Primary brain tumors consist of a diverse group of neoplasms, derived from various different cell lineages. Pursuant to a World Health Organization categorization (Louis et al., 2007), tumors of the central nervous system are classified as astrocytic, oligodendroglial, or mixed (oligoastrocytic). These tumors are further classified by subtypes and are graded, based on histology, from 1 to IV, with grade IV being the most aggressive. Glioblastoma multiforme (GBM), the most aggressive form of primary malignant brain tumor, accounts for approximately 45% to 50% of all primary brain tumors (Wrensch et al., 2002; Behin et al., 2003) and represents the second largest cause of cancer death in adults under 35 years of age (Allard et al., 2009).
Despite numerous therapeutic efforts, including cytoreductive surgery, radiation therapy and chemotherapy, the prognosis for glioma patients remains very poor (Stewart, 2002; Stupp et al., 2005). A majority eventually develop recurrent and progressive disease, after which the median survival is approximately 6 months (Wong et al., 1999; Lamborn et al., 2008). Median survival for GBM patients is about 12-14 months (Stupp et al., 2005).
In addition, brain metastasis from primary tumors such as breast, lung, and skin (melanoma) is a significant and growing public health problem. An estimated 250,000 patients in the United States were diagnosed with brain metastases in 2009 (Fox et al., 2011), which is more than 10-fold greater than the incidence of primary brain tumors (Jemal et al., 2009). The prognosis for patients with brain metastases is very poor, and most patients live only 4-6 months after diagnosis. Current treatment regimens provide marginal survival benefits (Eichler and Loeffler, 2007).
Complete surgical resection of gliomas is almost impossible, due to their diffusely infiltrative nature and proximity to vital brain structures. Systemic therapy also is limited, by virtue of the so-called blood brain barrier (BBB). See, generally, Cecchelli et al. (2007).
This barrier resides within the brain's capillary endothelium, and it has been an object of study for over 100 years. Indeed, the fact that most drug candidates for brain tumors never make it to the clinic (Pardridge, 2007) is attributable largely to their inability to cross the BBB and reach levels having a therapeutic effect (Groothuis, 2000).
Despite extensive efforts over several decades, the curative rates in the treatment of brain cancers remain abysmal. Brain cancer treatment thus represents one of the biggest challenges in oncology. Furthermore, the prevailing consensus is that the BBB is the major limiting factor in drug delivery into brain tumors.
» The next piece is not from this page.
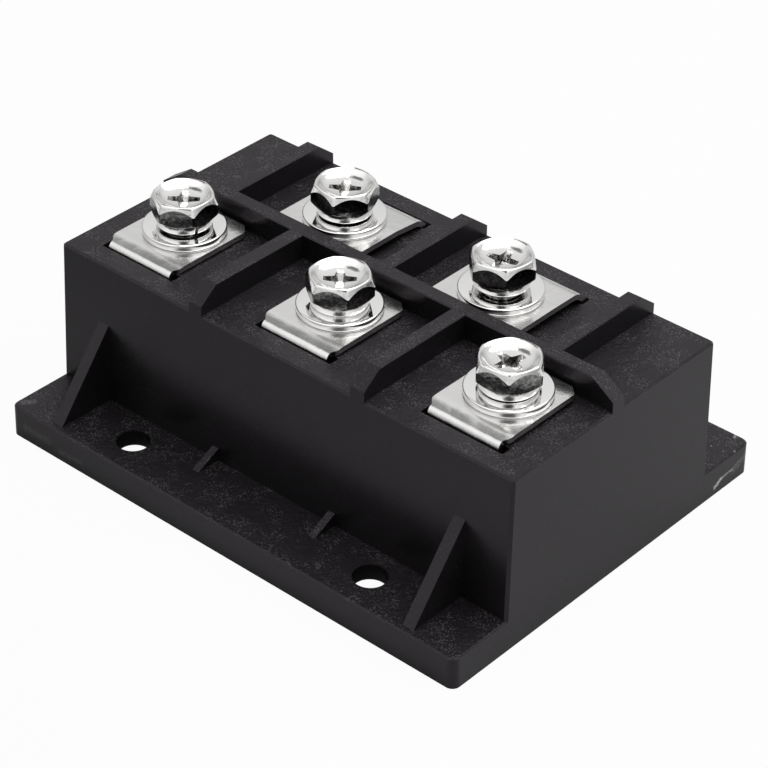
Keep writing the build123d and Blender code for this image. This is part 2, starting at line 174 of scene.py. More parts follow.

Accordingly, considerable effort is directed globally to discovering and developing new drugs that are small enough to cross the BBB and improve the survival outcome for GBM patients. In addition, techniques are under development to transport drugs past the BBB and into the brain tumor microenvironment.
Among the approaches that have been studied, in an attempt to circumvent the BBB limitation, are the following.                Hyperosmotic BBB disruption (Kroll and Neuwelt, 1998).        Chemical barrier modification (Black et al., 1997).        Attempts to link therapeutic agents to compounds that have transporters across the BBB (Bickel et al., 2001; Zhang and Pardridge, 2007).        Direct administration of drugs into and around brain tumors (Hassenbusch et al., 2002; Hai et al., 2002; Reardon et al., 2002; Weber et al., 2002). This approach entails placement of drug-loaded wafers around a tumor resection bed, infusion of agents into or around a tumor resection cavity, or direct infusion of drugs into the tumor mass.        Convection-Enhanced Delivery or “CED” (Bobo et al., 1994; Morrison et al., 1994; Hadjipanayis et al., 2008; Hadjipanayis et al., 2010). In CED a small hydrostatic pressure differential is imposed by a syringe pump to distribute infusate directly to regions of the central nervous system (CNS). CED is a minimally invasive surgical procedure that provides fluid convection in the brain by a pressure gradient, which bypasses the BBB. Therapeutic agents can be delivered into the brain with a minimum of the toxicity, therefore, as well as to normal tissue and to organs commonly accessed by systemic delivery.